▶ WORK TO DO:
Look in the material below for the line with "add_visor(parts)" and the line with "bpy.context.scene.collection.objects.link(empty)", then set down exactly those two lines and all lines between, nothing more.

** start SOURCE DATA **

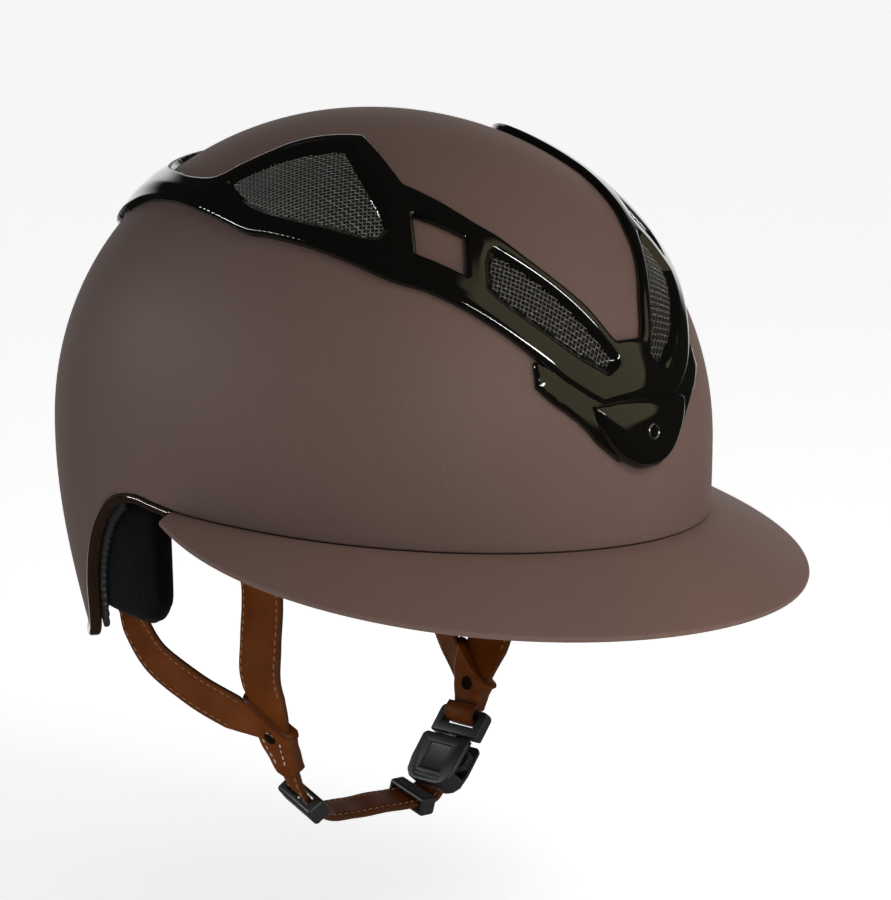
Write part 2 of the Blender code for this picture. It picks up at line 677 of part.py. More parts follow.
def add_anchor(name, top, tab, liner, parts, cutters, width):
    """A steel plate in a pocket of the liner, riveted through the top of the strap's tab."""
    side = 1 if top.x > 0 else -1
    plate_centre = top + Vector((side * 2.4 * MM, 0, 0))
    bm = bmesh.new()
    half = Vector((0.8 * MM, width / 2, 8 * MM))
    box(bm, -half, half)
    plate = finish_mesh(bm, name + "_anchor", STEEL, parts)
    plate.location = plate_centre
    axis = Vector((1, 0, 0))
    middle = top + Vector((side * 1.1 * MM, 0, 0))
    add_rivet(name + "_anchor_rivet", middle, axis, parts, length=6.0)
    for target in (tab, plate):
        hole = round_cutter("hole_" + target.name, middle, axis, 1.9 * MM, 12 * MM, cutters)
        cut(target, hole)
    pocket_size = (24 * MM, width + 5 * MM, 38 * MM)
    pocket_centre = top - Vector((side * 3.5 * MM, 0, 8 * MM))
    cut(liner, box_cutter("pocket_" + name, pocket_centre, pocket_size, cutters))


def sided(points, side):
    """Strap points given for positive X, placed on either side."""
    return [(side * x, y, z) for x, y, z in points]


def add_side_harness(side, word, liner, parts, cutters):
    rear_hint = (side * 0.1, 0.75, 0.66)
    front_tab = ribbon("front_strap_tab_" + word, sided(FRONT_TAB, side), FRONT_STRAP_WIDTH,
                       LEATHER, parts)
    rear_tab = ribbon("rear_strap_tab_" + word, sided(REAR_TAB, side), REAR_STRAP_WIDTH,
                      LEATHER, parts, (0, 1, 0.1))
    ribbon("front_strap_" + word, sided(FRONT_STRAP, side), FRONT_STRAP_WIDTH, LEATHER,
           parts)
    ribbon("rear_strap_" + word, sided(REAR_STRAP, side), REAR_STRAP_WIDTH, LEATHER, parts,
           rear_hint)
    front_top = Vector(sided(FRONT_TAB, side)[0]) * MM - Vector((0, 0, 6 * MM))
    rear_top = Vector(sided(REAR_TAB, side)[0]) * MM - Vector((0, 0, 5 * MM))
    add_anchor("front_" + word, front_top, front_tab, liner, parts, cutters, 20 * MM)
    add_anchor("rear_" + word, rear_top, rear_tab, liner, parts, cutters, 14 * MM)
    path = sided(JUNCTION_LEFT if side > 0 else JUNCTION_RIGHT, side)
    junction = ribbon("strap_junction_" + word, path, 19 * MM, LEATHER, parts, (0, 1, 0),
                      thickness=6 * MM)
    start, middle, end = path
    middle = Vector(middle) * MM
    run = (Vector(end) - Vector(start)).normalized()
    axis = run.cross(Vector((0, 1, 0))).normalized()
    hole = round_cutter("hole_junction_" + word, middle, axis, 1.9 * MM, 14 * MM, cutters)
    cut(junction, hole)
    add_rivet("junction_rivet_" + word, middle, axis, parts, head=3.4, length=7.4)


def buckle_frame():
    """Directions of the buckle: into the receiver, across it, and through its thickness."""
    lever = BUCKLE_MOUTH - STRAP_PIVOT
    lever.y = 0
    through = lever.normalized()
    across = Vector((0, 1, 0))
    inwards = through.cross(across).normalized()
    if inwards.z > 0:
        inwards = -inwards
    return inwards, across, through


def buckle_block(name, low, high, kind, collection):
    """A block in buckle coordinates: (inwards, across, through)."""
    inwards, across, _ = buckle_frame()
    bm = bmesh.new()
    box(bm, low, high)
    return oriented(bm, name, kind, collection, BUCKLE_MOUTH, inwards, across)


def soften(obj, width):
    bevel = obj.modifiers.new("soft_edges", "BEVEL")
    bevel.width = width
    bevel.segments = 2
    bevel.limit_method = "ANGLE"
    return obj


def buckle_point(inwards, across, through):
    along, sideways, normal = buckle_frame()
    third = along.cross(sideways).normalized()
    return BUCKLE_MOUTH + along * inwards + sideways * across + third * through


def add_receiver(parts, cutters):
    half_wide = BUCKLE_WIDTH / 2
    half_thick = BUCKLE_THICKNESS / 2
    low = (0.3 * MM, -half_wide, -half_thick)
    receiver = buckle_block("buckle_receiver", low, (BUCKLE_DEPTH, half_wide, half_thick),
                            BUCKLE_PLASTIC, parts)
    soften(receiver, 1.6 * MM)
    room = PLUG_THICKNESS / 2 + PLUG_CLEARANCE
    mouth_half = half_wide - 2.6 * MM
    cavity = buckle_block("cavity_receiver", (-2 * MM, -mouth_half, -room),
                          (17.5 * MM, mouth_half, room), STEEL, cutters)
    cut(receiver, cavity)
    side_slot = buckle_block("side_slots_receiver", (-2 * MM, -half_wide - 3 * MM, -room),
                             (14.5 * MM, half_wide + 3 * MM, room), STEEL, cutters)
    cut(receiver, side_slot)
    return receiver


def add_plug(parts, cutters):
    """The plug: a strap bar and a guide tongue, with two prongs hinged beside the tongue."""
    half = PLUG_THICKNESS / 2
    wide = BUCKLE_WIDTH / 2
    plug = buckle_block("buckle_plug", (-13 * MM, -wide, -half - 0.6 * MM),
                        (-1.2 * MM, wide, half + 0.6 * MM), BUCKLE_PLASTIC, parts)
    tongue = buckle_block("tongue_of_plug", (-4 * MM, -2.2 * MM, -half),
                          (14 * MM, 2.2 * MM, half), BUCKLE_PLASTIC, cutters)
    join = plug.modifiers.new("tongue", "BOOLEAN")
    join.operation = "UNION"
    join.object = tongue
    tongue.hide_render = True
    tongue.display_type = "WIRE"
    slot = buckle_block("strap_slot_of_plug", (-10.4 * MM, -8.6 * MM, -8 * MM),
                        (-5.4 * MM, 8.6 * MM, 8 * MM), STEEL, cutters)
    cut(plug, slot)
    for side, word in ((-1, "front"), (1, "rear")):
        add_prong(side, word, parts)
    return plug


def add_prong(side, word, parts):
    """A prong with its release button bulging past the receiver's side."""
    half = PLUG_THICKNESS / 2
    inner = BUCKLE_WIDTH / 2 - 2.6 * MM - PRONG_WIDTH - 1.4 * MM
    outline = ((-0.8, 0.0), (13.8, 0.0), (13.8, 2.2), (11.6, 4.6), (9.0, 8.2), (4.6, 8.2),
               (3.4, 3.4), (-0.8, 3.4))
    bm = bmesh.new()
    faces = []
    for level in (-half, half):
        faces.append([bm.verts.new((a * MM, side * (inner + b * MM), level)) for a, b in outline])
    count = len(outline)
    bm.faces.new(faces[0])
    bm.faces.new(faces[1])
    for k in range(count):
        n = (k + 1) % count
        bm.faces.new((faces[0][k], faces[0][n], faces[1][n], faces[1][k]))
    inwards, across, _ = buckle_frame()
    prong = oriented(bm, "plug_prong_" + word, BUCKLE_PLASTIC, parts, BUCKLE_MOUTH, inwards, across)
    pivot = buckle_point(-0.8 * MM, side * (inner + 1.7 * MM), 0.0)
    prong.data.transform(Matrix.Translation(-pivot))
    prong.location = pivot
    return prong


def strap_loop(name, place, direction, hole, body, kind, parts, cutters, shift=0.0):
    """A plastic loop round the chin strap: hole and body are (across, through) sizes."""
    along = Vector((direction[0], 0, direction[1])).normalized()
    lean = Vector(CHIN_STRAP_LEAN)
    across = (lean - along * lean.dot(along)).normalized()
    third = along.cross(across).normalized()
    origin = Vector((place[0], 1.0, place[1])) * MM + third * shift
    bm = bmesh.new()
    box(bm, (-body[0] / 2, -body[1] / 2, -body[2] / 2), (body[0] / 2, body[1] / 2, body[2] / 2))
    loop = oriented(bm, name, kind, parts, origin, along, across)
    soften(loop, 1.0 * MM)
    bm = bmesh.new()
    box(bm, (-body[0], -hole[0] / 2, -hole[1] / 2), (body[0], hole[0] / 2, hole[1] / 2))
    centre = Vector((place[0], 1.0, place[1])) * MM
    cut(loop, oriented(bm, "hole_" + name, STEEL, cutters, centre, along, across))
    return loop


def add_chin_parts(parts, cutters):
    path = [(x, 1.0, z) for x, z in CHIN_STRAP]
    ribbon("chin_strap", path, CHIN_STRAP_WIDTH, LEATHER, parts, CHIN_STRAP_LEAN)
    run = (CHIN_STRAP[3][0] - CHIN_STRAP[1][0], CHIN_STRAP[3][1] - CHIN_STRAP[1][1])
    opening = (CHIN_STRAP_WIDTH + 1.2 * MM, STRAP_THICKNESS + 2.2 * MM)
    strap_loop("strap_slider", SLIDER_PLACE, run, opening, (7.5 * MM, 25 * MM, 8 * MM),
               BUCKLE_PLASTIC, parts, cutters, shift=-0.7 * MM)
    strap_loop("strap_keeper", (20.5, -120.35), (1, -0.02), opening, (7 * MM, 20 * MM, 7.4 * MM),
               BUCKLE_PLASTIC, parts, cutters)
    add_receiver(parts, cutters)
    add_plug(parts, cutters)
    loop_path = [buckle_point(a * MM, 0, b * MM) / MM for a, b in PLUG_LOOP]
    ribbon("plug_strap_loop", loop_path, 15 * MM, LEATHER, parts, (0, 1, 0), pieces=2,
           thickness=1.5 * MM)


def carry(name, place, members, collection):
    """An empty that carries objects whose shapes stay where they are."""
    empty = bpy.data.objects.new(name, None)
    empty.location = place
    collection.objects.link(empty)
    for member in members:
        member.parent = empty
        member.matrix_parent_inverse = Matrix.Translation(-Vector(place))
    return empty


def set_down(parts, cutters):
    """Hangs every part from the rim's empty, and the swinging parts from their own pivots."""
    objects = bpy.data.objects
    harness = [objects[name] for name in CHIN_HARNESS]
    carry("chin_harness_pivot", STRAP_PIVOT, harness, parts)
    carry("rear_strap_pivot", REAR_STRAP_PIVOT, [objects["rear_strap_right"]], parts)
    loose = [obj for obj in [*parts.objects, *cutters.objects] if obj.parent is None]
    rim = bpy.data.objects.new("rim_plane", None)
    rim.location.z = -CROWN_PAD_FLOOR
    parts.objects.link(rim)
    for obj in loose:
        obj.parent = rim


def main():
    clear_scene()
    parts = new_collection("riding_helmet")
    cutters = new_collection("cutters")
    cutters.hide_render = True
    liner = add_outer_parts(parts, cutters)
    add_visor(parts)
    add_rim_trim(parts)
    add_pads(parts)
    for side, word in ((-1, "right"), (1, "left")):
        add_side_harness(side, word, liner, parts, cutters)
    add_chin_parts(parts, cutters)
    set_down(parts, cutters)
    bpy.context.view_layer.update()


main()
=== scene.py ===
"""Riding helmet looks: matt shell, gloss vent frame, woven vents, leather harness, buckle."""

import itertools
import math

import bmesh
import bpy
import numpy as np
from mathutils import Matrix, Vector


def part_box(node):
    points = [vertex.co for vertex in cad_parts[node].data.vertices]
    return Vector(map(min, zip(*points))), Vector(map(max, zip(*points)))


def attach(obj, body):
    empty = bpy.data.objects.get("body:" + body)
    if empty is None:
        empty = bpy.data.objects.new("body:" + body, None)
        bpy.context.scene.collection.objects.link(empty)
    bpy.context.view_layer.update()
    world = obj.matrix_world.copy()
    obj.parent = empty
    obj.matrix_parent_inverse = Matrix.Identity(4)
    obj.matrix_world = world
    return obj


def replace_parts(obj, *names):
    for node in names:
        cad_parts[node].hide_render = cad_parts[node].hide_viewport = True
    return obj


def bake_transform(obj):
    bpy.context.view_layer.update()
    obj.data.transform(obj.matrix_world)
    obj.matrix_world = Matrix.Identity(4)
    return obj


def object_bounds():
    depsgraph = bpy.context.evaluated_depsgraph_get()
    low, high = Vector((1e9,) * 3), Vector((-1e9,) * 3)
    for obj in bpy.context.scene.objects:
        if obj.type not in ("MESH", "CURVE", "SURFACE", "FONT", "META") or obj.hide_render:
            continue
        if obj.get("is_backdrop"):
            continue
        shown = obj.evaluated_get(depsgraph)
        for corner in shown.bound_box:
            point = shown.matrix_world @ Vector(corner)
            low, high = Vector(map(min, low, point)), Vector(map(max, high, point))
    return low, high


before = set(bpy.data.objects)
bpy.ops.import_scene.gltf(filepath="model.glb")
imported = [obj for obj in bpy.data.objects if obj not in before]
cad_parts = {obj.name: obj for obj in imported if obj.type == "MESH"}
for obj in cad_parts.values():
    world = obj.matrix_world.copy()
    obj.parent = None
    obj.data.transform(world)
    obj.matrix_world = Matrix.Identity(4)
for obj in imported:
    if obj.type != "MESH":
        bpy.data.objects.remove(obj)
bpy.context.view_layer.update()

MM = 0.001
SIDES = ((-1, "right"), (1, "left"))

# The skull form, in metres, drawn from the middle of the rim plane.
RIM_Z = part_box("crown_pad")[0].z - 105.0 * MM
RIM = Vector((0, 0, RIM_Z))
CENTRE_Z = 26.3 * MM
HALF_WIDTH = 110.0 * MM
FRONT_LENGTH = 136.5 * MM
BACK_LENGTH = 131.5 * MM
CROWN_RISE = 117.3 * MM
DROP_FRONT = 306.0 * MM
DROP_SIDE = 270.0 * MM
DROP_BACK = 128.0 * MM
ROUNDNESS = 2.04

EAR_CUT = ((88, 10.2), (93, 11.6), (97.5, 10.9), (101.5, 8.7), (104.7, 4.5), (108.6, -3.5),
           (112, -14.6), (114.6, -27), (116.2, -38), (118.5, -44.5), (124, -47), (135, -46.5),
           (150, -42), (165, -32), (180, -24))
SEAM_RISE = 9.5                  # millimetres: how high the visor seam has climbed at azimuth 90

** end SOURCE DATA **

▶ EXERCISE OUTPUT:
    add_visor(parts)
    add_rim_trim(parts)
    add_pads(parts)
    for side, word in ((-1, "right"), (1, "left")):
        add_side_harness(side, word, liner, parts, cutters)
    add_chin_parts(parts, cutters)
    set_down(parts, cutters)
    bpy.context.view_layer.update()


main()
=== scene.py ===
"""Riding helmet looks: matt shell, gloss vent frame, woven vents, leather harness, buckle."""

import itertools
import math

import bmesh
import bpy
import numpy as np
from mathutils import Matrix, Vector


def part_box(node):
    points = [vertex.co for vertex in cad_parts[node].data.vertices]
    return Vector(map(min, zip(*points))), Vector(map(max, zip(*points)))


def attach(obj, body):
    empty = bpy.data.objects.get("body:" + body)
    if empty is None:
        empty = bpy.data.objects.new("body:" + body, None)
        bpy.context.scene.collection.objects.link(empty)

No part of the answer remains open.